Ways to Recall Our Precious Memories: Meditation
The 5-4-3-2-1 meditation method may help us recall our early memories with ease and is a popular practice which helps people ground themselves in any given moment. The method is traditionally used by those suffering with anxiety, as it is a way of regaining control over our thoughts — but Kinderman says parents can use it to help keep precious family memories fresh in their minds.
The method recommends focusing on five things you can see, four things you can hear, three things you can feel, two things you can smell, and one thing you can taste. "When it comes to memories, multi-sensory experiences are more likely to stay in the mind, so a moment that triggers all the senses is more likely to be remembered and consolidated," Kinderman explained.
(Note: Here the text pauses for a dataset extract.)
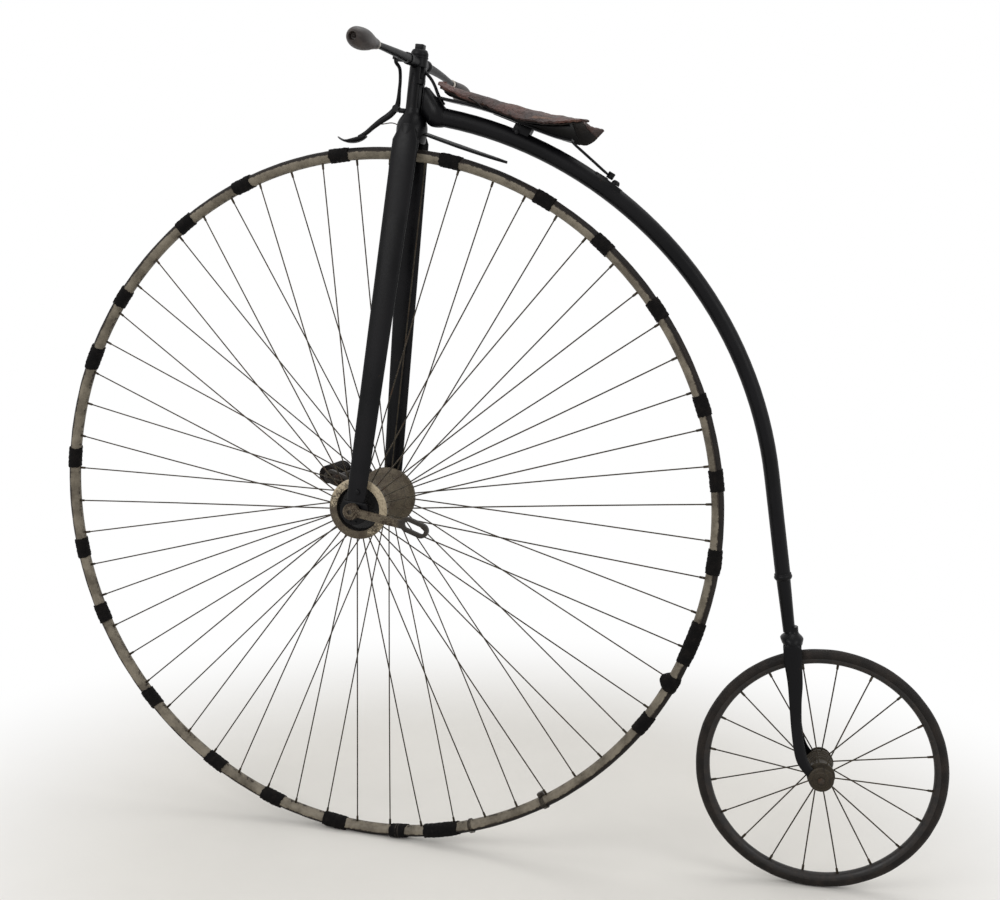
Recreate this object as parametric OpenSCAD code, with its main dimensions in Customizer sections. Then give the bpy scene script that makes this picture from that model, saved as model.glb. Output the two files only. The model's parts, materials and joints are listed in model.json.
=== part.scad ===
// Penny farthing bicycle: large driven front wheel, small trailing wheel, curved backbone.
// All positions are built from the ground point under the front hub (+X to the rear,
// +Y to the rider's right, +Z up) and then moved so that the origin is on the saddle top.

/* [Overall] */
// Outer radius of the front tyre
front_wheel_r = 660; // [520:5:720]
// Outer radius of the rear tyre
rear_wheel_r = 224; // [180:2:260]
// Distance between the wheel axles along the ground
wheelbase = 853; // [820:1:980]
// Rearward lean of the steering axis, in degrees
rake = 5; // [2:0.5:8]
// Angle at which the steering rests, in degrees
steer_rest = -4.4; // [-10:0.2:10]
// How far the steering turns each way from straight ahead, in degrees
steer_limit = 35; // [20:1:40]

/* [Front wheel] */
// Diameter of the front tyre's round section
front_tyre_d = 20; // [16:1:24]
// Width across the front rim
front_rim_w = 25; // [22:1:30]
// Number of front spokes
front_spoke_count = 60; // [40:2:80]
// Diameter of a spoke
spoke_d = 2.6; // [2:0.1:4]
// Radius of a front hub flange
hub_flange_r = 57; // [48:1:70]
// Distance from the wheel plane to the middle of a front hub flange
hub_flange_y = 75; // [66:1:84]
// Thickness of a front hub flange
hub_flange_t = 8; // [6:1:12]
// Radius of the dished opening in a front hub flange
hub_dish_r = 38; // [34:1:42]
// Diameter of the front axle
axle_d = 16; // [12:1:20]

/* [Cranks and pedal] */
// Distance from the axle to the middle of the crank's slot
crank_throw = 124; // [100:1:150]
// Angle of the left crank, rearward being 0 and upward 90, in degrees
crank_angle = -4; // [-180:1:180]
// Further bend of the slotted end below the crank's own line, in degrees
crank_bend = 10; // [0:1:20]
// Length of the slotted end of the crank
slot_end_l = 54; // [44:1:64]
// Width of the slotted end of the crank
slot_end_w = 27; // [22:1:32]
// Width of the slot
slot_w = 13; // [10:0.5:16]
// Thickness of a crank
crank_t = 9; // [7:0.5:12]
// Length of a pedal rubber
pedal_l = 86; // [70:1:100]
// Diameter of a pedal rubber
pedal_rubber_d = 30; // [22:1:34]
// Distance between the middles of the two rubbers on the pedal
pedal_w = 44; // [38:1:60]
// Diameter of the pedal's spindle
pedal_spindle_d = 12; // [9:1:14]

/* [Steering head and fork] */
// Height of the head, from its foot on the fork crown to its top face
head_h = 117; // [90:1:150]
// Radius of the head
head_r = 15.5; // [13:0.5:20]
// Radius of the bored-out inside of the head
head_bore_r = 10.8; // [9.5:0.1:13]
// Diameter of the steering spindle
spindle_d = 15; // [12:0.5:18]
// Clearance between the tyre and the seat where the blades meet the crown
crown_gap = 8; // [5:1:20]
// Height of the fork crown, from the blades' seat to the head's foot
crown_h = 38; // [30:1:60]
// Front-to-rear depth of a blade at its top
blade_top_w = 50; // [36:1:56]
// Front-to-rear depth of a blade at its foot
blade_foot_w = 36; // [28:1:44]
// Thickness of a blade
blade_t = 17; // [12:1:20]
// Distance from the wheel plane to the middle of a blade at its top
blade_top_y = 25; // [22:0.5:32]
// Distance from the wheel plane to the middle of a blade at its foot
blade_foot_y = 95; // [84:0.5:100]

/* [Handlebar] */
// Distance of the handlebar below the head's top face
bar_below = 12; // [10:1:30]
// Distance of the bar ahead of the steering axis
bar_ahead = 3; // [0:0.5:8]
// Diameter of the bar
bar_d = 14; // [12:0.5:18]
// Distance from the middle of the bar to the inner end of a grip
grip_inner_y = 206; // [170:1:260]
// Length of a grip
grip_l = 98; // [80:1:120]
// Largest diameter of a grip
grip_d = 40; // [32:1:46]
// Drop of the left grip below the middle of the bar
grip_drop_left = 4; // [0:1:30]
// Drop of the right grip, which is bent lower
grip_drop_right = 16; // [0:1:30]

/* [Backbone and rear fork] */
// Diameter of the backbone at its top
backbone_top_d = 34; // [28:0.5:40]
// Diameter of the backbone at the collar
backbone_low_d = 27; // [22:0.5:32]
// Diameter of the backbone at the rear fork crown
backbone_tail_d = 21.5; // [18:0.5:26]
// Distance of the backbone's front end behind the front hub
backbone_x = 98; // [90:1:120]
// Height of the backbone's front end above the head's foot
backbone_rise = 10; // [0:1:40]
// Diameter of the collar on the backbone
collar_d = 31; // [28:0.5:36]
// Width of the rear fork crown
rear_crown_w = 36; // [32:1:42]
// Distance from the middle to a rear fork blade at the crown
rear_blade_top_y = 21.5; // [19:0.5:26]
// Distance from the middle to a rear fork blade at the axle
rear_blade_foot_y = 47.5; // [44:0.5:54]
// Radius of a rear hub flange
rear_flange_r = 25; // [20:1:30]
// Distance from the middle of the rear hub to its end face
rear_hub_y = 38; // [32:0.5:40]
// Diameter of the rear axle
rear_axle_d = 10; // [8:0.5:12]
// Number of rear spokes
rear_spoke_count = 20; // [16:2:32]
// Diameter of the rear tyre's round section
rear_tyre_d = 22; // [18:1:28]
// Width across the rear rim
rear_rim_w = 21; // [20:1:30]

/* [Saddle] */
// Distance of the saddle's nose behind the front hub
saddle_x = 110; // [100:1:140]
// Length of the saddle
saddle_l = 270; // [240:1:300]
// Height of the saddle's nose above the backbone's front end
saddle_nose_rise = 59; // [49:1:74]
// Depth of the saddle's tail below the backbone's front end
saddle_tail_drop = 8; // [-4:1:12]
// Half the width of the saddle at its tail
saddle_half_w = 96; // [80:1:110]
// Half the width of the saddle at its nose
saddle_nose_half_w = 22; // [16:1:30]
// Thickness of the leather
leather_t = 6; // [4:0.5:8]
// Thickness of the saddle spring
spring_t = 5; // [3:0.5:8]
// Width of the saddle spring
spring_w = 30; // [20:1:40]

/* [Brake and guard] */
// Clearance between the brake spoon and the tyre
spoon_gap = 6; // [5:0.5:10]
// Width of the brake spoon
spoon_w = 30; // [20:1:36]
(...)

For example, if you are on vacation, you could say to your child: "Isn’t this nice? Wearing your favorite dress and watching the sun go down while the waves lap the sand on the beach. And can you hear those birds singing and the crickets in the background?" Or, "Look at that juggler over there, and can you feel the sand underneath your toes, and that lovely cool breeze?"
"If you want to hang on to those wonderful memories of your children, and if you want your children to also retain those memories so that they can incorporate them into a story about their life, then this method is a great way of doing so," according to Kinderman.
The Importance of Childhood Memories
Alan Harding, marketing director at On the Beach said, "Our Childhood Memories campaign is all about looking back on those special moments that really define who we are and help write the story of our lives. We commissioned this research because we wanted to ask [people] about the experiences that mean the most to them, and the results show that our early memories really are important when it comes to our growth into adults. It was heartwarming to see how many people enjoy looking back on their happiest memories."
The 5-4-3-2-1 Method
- When out with your family, pick a moment that you would like your child to remember.
- Point out five things you can see, for example the sun setting, a street entertainer, an item of clothing, a souvenir shop, or the beach.
- Point out four things you can hear, like music, birds singing, children laughing, or waves lapping.
- Point out three things you can feel, like a tablecloth underneath your fingertips, sand between your toes, or the warmth of the sun.
- Point out two things you can smell, like the smell of suncream or freshly grilled fish.
- Point out one thing you can taste, like an unusual flavor of ice cream.